A serif font paired with a sans-serif is the most reliable starting point because classification contrast handles visual hierarchy automatically.
Can I use Google Fonts as a pairing tool?
Yes. Each font page on fonts.google.com includes a "Pairings" tab with manually curated combinations selected by Google's type team, not generated by an algorithm.
Use the "Type tester" tab to preview the pair with your actual copy at your target body size before committing.
What is the difference between Fontjoy and Font Pair?
Fontjoy generates pairs using a neural network with an adjustable contrast slider. Font Pair is a static curated list with no generation or interactivity.

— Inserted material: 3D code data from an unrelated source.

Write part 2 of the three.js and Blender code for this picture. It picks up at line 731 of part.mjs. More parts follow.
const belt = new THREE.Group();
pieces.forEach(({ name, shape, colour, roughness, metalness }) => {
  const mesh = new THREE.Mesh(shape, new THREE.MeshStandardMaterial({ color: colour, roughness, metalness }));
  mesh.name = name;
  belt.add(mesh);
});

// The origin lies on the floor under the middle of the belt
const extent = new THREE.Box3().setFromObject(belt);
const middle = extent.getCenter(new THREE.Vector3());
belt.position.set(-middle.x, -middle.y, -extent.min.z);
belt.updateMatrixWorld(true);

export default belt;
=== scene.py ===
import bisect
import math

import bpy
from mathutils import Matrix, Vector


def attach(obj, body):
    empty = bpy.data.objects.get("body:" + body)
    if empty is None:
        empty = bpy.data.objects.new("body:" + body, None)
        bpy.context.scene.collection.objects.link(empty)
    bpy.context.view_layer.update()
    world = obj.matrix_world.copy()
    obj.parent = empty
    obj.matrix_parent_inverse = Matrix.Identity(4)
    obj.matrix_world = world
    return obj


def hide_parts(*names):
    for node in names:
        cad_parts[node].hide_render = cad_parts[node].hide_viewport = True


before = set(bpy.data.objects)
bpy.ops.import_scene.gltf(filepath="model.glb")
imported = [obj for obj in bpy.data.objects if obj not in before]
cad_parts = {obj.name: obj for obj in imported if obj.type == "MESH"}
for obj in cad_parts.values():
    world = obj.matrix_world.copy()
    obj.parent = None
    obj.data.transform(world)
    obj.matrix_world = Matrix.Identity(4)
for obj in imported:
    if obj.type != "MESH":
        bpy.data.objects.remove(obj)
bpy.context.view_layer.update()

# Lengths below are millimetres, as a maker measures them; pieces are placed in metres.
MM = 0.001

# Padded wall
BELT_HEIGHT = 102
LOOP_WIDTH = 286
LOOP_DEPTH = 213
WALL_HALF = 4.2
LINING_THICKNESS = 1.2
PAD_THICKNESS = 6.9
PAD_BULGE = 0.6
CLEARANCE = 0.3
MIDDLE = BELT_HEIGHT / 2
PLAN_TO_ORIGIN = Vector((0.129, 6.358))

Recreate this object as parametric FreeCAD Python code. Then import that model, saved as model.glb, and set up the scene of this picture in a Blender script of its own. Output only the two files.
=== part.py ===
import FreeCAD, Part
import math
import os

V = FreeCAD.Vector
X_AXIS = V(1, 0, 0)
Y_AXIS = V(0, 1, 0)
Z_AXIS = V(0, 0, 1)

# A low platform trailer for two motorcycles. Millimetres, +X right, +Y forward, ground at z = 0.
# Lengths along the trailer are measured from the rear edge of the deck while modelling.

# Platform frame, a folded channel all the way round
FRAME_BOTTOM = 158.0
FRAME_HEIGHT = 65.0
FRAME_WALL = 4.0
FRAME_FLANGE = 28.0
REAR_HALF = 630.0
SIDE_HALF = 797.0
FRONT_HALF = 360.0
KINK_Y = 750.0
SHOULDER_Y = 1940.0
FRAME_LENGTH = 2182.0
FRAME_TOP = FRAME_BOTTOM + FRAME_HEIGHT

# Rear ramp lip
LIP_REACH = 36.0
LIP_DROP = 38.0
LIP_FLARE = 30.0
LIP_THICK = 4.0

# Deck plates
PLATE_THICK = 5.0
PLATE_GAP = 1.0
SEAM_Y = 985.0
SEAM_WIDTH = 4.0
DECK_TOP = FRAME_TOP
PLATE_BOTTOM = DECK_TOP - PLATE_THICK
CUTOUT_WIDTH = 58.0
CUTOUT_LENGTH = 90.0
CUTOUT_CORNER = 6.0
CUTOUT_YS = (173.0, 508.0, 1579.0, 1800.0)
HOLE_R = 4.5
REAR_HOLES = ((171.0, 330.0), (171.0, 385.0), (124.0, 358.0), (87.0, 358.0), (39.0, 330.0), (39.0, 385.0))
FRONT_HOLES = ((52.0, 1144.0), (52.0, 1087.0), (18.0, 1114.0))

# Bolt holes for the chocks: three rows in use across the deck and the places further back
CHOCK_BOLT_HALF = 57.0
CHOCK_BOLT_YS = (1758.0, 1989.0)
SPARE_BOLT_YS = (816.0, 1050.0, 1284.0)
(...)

Fontjoy suits exploration. Font Pair suits quick reference when you want a proven font combination without experimenting.
Do font pairing generators work for brand projects?
As a starting point, yes. For final brand decisions, no.
Generators optimize for visual compatibility, not distinctiveness. Brand typography requires typefaces with genuine personality, which often means premium fonts from foundries like Klim or Commercial Type outside any free generator's library.
How do variable fonts affect pairing decisions?
Variable fonts let a single file carry multiple weights and widths, reducing HTTP requests while supporting the full weight contrast a pair needs.
About 4 in 10 websites now use at least one variable font (HTTP Archive, 2025). Check if your chosen pair has variable font versions before finalizing the combination.
What are the limits of AI font pairing tools?
They evaluate visual contrast, not context. A fintech dashboard and a children's book can receive the same algorithmically valid pair.
They also ignore font loading performance, script support for non-Latin languages, and how pairs render at small sizes on standard-resolution screens.
Which font pairing generator is best for web designers?
Fontjoy for discovery, Google Fonts for web delivery, and Archetype for layout testing in realistic editorial contexts.
For projects requiring licensed premium fonts, Monotype Fonts provides the deepest library with pairing logic and font licensing built into the same workflow.